We both slept fitfully--maybe it was the darkness or the quiet of the island or the fact that the two of us were sleeping in an unlocked hut surrounded by the native Kunas! We wondered aloud how long we might be missing before our two husbands started looking for us. They only knew we were in the San Blas. Fortunately, the natives treated us warmly and wonderfully. After a hearty breakfast, it was time for our Aero-Taxi flight back to Panama City. We climbed in the dugout for the trip to the mainland. The small plane landed from Panama City not long after we arrived at the terminal hut. We traded places with a German family of three disembarking for a few days on Dolphin Island as we climbed aboard and said goodbye to Uaguitupo (Uaguitupu) and Achutupu.

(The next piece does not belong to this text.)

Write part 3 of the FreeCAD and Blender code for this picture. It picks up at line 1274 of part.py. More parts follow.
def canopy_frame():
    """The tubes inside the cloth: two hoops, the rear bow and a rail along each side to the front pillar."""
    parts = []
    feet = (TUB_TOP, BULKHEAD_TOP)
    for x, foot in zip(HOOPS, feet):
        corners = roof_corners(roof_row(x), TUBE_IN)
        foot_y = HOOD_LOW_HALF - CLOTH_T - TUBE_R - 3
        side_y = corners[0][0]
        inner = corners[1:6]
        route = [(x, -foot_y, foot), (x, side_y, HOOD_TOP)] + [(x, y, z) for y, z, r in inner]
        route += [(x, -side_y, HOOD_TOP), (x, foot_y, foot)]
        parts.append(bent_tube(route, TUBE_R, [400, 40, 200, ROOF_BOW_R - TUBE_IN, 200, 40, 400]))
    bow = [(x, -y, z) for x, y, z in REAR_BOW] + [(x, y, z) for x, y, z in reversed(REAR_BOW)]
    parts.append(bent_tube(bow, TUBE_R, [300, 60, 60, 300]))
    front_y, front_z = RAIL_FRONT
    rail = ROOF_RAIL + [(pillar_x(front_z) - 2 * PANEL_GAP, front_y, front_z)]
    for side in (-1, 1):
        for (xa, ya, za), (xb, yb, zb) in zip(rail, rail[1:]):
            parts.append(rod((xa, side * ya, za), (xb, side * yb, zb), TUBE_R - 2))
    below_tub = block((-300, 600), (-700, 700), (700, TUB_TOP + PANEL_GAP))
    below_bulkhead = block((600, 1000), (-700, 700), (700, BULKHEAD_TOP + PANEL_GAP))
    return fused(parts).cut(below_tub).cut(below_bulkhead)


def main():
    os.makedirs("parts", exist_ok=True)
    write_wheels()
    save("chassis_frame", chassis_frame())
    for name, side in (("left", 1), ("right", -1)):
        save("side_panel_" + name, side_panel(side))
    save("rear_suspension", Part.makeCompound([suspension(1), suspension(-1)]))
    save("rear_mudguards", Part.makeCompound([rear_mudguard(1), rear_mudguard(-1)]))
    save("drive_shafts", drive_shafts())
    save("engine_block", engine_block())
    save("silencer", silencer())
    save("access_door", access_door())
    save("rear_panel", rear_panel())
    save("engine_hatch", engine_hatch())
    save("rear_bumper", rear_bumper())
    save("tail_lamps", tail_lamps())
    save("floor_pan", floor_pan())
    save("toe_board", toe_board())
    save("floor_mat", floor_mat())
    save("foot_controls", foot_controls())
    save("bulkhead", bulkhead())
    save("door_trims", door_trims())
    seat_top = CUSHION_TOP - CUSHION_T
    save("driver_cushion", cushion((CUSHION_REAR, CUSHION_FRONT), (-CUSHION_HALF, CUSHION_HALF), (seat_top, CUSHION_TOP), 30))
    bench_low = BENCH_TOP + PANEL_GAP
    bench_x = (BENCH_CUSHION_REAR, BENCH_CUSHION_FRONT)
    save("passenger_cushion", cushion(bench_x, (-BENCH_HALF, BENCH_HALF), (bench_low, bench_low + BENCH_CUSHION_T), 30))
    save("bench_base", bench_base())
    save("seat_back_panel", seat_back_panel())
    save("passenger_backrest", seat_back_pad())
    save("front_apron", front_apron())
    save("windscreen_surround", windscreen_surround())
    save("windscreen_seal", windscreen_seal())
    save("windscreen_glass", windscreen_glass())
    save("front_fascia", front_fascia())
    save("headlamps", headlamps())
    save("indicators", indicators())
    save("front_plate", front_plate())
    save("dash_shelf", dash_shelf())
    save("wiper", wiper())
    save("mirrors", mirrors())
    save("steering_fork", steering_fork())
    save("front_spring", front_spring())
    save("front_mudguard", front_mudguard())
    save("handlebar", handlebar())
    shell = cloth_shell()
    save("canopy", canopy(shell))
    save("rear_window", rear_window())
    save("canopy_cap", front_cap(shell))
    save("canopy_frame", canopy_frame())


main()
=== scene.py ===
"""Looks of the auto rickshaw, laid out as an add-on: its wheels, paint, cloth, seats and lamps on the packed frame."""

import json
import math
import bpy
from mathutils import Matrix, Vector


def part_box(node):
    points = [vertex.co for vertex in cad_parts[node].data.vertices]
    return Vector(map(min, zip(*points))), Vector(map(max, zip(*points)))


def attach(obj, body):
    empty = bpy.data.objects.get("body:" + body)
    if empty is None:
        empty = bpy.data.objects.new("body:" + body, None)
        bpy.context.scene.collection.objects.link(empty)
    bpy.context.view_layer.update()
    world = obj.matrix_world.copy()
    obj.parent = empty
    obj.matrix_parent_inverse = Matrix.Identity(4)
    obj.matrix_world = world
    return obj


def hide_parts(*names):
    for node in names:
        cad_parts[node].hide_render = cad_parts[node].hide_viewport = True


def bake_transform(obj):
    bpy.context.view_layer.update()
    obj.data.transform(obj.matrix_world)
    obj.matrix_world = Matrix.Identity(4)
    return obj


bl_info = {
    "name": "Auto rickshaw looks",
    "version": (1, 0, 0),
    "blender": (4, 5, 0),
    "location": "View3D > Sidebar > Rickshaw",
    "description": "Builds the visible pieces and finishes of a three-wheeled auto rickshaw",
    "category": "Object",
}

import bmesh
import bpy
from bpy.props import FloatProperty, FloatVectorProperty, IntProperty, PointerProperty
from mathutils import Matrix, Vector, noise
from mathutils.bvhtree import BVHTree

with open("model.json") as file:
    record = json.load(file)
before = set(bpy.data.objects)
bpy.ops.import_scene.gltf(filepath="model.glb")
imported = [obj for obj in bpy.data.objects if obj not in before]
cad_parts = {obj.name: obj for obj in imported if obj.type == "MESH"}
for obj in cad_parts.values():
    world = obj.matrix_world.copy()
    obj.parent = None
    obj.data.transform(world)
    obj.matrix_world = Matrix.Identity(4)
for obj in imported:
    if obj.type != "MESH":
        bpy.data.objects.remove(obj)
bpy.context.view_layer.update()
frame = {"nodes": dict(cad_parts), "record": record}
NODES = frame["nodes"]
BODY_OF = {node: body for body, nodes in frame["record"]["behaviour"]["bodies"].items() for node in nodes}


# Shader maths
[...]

It was a beautiful day, and the small plane flew low over the treetops. I thought to myself that the other three passengers looked like stereotypical drug runners, and the pilot looked about 15 or 16! We had only flown about 10 minutes when the plane slowed and started spiraling downward. We were going down into the jungle! Suzanne and I both looked at each other. I saw the terror on her face, and imagined that mine must look the same. Was my life going to flash in front of my eyes? Suddenly I saw another small air strip on the edge of the Caribbean. We were landing! Now I knew why the airline company was called Aero Taxi! The plane stopped four more times on the way back to Panama City. Dolphin Island was near the southernmost point of the 200 mile stretch of the San Blas, and the Aero Taxi stopped at it first on its round trip loop from Panama City. That was why we didn't have any stops on the way TO the island. As we hopped and skipped up the Darien, the plane picked up passengers and mail. The pilot threw the mail on the dash of the plane, and we watched as some trickled onto the floor. Not exactly the USPS. At one stop, I thought passengers were going to have a fist fight. The number of passengers wanting on the plane exceeded the number of seats. Suzanne and I stayed glued to our seats. No way were we disembarking for any reason. We eventually made it back to Paitilla Airport in Panama City, filled with stories for our friends and relatives back home of our weekend with the Kuna.

If your cruise includes a stopover in the San Blas, be sure to look for the brightly dressed Indian women and their marvelous molas. The Kuna have tried to preserve their culture and their simple ways, while still venturing out to trade their unusual crafts with travelers from around the world. Let's hope they can continue to walk this line between the present and the past successfully.